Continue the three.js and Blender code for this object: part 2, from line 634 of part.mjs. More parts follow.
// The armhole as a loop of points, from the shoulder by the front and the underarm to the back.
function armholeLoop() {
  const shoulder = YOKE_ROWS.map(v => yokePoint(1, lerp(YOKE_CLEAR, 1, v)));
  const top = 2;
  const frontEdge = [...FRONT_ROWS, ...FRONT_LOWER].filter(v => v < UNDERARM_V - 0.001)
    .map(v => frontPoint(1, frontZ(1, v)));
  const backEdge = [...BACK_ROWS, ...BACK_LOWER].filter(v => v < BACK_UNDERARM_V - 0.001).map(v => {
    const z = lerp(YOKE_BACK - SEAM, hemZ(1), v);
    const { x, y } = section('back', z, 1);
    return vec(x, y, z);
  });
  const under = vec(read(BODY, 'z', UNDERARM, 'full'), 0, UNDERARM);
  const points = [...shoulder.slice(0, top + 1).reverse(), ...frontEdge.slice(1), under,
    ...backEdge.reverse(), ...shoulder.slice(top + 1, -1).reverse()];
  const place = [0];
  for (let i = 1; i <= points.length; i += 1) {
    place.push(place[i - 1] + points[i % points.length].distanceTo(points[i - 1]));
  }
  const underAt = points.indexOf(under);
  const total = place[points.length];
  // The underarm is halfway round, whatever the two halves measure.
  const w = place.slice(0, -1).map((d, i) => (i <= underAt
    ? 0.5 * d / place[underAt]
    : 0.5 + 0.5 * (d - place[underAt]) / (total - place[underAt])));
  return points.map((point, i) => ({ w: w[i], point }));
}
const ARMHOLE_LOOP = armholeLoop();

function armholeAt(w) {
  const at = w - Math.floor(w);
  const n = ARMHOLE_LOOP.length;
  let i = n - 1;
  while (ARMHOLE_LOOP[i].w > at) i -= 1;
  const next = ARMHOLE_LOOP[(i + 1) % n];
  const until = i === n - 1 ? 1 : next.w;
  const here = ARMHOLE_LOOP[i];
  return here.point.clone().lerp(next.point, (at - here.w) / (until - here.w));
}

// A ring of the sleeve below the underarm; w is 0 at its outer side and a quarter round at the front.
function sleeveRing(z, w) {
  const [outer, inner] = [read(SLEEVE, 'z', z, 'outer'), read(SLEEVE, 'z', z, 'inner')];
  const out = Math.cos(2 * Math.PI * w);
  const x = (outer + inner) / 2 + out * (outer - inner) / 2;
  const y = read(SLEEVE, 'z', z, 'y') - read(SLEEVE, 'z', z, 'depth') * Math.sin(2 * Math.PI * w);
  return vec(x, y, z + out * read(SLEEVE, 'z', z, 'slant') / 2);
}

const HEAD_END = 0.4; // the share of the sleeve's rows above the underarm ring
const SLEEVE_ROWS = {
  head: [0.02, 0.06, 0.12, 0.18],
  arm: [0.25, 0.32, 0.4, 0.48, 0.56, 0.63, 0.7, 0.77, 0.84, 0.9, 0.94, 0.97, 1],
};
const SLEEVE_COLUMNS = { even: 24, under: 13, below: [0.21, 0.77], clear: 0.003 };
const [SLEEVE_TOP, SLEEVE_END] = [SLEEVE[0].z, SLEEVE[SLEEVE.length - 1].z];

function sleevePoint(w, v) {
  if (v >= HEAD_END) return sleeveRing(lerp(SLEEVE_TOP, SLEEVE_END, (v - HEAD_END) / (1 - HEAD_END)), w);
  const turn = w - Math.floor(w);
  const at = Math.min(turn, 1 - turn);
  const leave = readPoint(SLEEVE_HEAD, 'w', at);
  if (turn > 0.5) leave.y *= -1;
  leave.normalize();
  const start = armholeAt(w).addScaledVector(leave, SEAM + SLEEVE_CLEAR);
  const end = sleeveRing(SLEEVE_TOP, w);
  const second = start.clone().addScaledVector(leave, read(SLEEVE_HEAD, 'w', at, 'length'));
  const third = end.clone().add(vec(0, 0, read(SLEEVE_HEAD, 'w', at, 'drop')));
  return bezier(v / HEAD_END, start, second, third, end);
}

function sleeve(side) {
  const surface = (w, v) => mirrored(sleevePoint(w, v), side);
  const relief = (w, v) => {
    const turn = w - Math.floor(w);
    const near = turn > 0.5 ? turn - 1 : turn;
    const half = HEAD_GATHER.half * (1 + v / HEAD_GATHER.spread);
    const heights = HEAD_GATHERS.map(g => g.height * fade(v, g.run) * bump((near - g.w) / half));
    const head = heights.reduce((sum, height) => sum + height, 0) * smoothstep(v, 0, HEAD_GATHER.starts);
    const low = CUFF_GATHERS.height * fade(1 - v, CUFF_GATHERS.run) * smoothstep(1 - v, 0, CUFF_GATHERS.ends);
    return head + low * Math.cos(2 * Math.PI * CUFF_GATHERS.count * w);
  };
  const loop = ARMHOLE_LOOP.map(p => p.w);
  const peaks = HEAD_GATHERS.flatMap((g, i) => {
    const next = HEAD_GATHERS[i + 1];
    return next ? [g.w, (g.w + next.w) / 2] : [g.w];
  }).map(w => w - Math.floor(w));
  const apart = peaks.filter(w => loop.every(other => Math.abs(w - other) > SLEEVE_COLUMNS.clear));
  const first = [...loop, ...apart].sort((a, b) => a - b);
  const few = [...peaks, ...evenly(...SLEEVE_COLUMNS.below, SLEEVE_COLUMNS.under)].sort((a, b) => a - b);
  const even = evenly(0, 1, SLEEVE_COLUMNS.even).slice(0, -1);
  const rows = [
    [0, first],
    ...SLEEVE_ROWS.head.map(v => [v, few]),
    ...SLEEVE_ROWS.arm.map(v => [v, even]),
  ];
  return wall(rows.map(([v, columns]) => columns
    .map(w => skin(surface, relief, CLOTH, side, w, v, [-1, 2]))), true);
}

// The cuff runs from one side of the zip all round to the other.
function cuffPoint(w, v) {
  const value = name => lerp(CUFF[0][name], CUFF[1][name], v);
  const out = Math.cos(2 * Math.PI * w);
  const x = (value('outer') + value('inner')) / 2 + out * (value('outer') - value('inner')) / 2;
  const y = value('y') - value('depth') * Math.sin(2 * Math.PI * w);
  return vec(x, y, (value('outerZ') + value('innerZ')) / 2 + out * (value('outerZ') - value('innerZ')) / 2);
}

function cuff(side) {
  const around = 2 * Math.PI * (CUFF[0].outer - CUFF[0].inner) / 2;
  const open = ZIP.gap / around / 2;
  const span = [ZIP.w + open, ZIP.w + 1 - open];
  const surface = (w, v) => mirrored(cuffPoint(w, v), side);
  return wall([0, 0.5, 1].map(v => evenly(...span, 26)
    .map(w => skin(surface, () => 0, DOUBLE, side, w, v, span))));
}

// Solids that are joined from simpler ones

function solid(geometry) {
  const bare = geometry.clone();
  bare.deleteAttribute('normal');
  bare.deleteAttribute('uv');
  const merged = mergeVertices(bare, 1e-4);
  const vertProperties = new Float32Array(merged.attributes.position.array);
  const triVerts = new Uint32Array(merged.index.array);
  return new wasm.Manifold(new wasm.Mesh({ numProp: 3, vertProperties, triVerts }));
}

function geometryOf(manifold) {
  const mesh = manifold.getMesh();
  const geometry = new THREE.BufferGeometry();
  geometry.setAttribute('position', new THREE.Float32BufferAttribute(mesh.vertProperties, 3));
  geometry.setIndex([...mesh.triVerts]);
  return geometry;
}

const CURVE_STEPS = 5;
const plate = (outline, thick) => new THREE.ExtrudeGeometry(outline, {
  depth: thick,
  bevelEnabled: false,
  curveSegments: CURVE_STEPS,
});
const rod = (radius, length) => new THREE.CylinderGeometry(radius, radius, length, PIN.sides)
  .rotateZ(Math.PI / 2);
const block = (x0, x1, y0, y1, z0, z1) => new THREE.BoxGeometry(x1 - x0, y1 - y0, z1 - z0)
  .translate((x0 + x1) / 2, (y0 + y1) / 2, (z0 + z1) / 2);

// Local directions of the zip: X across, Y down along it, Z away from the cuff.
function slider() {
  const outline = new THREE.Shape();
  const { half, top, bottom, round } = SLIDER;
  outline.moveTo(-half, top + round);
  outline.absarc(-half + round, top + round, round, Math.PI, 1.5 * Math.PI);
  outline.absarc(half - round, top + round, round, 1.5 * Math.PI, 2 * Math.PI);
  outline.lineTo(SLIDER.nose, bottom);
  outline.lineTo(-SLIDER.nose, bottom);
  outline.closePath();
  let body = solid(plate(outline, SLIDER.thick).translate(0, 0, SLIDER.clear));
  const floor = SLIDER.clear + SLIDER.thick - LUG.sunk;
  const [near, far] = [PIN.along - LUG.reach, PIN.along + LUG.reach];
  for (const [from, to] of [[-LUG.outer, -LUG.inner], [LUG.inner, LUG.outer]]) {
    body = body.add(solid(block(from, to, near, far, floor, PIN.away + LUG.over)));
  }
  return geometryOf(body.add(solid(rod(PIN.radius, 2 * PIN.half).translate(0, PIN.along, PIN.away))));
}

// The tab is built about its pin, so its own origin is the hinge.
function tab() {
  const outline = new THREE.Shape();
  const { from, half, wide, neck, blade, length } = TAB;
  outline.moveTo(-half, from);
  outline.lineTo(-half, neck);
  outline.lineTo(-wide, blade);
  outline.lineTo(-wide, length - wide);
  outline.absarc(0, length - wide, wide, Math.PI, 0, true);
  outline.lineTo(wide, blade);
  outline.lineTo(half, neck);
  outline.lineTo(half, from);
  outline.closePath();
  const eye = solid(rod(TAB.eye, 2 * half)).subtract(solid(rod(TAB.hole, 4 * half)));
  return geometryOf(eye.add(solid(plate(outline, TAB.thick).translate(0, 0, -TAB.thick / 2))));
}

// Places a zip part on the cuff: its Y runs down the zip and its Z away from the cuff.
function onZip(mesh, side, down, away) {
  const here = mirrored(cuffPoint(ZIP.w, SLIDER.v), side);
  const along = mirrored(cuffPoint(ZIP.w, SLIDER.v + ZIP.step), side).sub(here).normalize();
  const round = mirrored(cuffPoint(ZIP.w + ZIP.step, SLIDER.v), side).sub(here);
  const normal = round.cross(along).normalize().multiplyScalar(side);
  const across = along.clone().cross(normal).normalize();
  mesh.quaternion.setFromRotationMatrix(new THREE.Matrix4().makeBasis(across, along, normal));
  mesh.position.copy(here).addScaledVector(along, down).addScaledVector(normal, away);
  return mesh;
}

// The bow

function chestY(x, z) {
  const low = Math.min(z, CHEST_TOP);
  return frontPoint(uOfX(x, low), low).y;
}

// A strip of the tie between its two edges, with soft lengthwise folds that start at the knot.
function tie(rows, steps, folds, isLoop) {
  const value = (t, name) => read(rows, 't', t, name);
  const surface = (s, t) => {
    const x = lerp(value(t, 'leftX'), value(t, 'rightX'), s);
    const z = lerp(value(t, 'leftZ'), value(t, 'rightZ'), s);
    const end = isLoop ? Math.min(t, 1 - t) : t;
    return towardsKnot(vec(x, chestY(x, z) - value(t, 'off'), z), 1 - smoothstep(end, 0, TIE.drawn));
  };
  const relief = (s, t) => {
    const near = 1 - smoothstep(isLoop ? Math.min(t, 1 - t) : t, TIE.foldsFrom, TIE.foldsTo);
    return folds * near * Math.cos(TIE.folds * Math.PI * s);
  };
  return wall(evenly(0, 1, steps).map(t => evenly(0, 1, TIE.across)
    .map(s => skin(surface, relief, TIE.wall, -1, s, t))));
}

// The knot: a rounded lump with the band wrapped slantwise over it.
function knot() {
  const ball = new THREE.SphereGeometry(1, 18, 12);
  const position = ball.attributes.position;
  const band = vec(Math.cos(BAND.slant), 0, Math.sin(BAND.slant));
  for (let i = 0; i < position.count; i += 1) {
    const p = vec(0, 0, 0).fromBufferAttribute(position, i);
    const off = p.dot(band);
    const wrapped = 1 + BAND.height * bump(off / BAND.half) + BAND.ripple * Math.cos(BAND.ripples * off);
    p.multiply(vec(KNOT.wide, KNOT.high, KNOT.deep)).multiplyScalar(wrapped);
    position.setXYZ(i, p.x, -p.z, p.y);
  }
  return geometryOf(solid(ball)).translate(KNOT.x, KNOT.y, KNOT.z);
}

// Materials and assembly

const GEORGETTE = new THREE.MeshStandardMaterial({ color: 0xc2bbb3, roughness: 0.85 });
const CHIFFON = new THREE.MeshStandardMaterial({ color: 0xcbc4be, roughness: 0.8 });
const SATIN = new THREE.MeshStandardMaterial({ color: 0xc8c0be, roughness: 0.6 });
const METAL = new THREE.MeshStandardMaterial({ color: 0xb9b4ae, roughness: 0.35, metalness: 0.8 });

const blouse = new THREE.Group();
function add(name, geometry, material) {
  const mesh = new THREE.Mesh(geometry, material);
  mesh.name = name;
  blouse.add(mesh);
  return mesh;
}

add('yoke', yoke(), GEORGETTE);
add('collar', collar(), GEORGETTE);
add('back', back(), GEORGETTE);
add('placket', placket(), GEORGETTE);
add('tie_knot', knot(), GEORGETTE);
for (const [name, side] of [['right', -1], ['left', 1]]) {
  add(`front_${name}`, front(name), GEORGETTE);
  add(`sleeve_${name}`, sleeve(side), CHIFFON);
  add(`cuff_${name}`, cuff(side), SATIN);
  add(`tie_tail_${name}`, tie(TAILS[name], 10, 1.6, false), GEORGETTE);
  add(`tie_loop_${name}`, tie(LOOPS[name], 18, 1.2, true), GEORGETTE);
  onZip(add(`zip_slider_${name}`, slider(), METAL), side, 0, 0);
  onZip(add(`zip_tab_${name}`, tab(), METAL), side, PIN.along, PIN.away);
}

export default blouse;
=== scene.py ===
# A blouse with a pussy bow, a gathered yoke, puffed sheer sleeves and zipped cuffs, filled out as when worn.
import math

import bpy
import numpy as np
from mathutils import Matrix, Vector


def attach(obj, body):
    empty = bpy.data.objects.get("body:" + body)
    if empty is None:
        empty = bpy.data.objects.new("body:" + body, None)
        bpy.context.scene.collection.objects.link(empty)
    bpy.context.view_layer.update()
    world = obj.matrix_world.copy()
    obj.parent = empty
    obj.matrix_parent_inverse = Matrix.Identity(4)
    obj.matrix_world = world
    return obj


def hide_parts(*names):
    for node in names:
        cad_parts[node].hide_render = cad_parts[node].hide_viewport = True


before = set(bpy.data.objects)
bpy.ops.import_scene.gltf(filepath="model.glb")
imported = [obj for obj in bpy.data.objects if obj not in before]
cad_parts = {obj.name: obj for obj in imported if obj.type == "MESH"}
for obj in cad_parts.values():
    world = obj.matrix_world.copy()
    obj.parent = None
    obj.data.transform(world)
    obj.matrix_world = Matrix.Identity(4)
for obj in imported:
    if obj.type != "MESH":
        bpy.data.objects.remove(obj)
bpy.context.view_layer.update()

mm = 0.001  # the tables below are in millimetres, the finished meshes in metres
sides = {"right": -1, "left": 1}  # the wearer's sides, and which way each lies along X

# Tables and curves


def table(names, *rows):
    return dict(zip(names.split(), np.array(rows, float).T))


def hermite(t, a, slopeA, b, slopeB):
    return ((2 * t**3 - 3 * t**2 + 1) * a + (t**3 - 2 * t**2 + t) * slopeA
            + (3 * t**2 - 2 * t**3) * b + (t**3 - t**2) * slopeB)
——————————
WHAT IS BEING ASKED: Your task is to give again the lines from the one containing "add('yoke', yoke(), GEORGETTE);" to the one containing "before = set(bpy.data.objects)", both lines included, exactly and without anything added.

RESPONSE:
add('yoke', yoke(), GEORGETTE);
add('collar', collar(), GEORGETTE);
add('back', back(), GEORGETTE);
add('placket', placket(), GEORGETTE);
add('tie_knot', knot(), GEORGETTE);
for (const [name, side] of [['right', -1], ['left', 1]]) {
  add(`front_${name}`, front(name), GEORGETTE);
  add(`sleeve_${name}`, sleeve(side), CHIFFON);
  add(`cuff_${name}`, cuff(side), SATIN);
  add(`tie_tail_${name}`, tie(TAILS[name], 10, 1.6, false), GEORGETTE);
  add(`tie_loop_${name}`, tie(LOOPS[name], 18, 1.2, true), GEORGETTE);
  onZip(add(`zip_slider_${name}`, slider(), METAL), side, 0, 0);
  onZip(add(`zip_tab_${name}`, tab(), METAL), side, PIN.along, PIN.away);
}

export default blouse;
=== scene.py ===
# A blouse with a pussy bow, a gathered yoke, puffed sheer sleeves and zipped cuffs, filled out as when worn.
import math

import bpy
import numpy as np
from mathutils import Matrix, Vector


def attach(obj, body):
    empty = bpy.data.objects.get("body:" + body)
    if empty is None:
        empty = bpy.data.objects.new("body:" + body, None)
        bpy.context.scene.collection.objects.link(empty)
    bpy.context.view_layer.update()
    world = obj.matrix_world.copy()
    obj.parent = empty
    obj.matrix_parent_inverse = Matrix.Identity(4)
    obj.matrix_world = world
    return obj


def hide_parts(*names):
    for node in names:
        cad_parts[node].hide_render = cad_parts[node].hide_viewport = True


before = set(bpy.data.objects)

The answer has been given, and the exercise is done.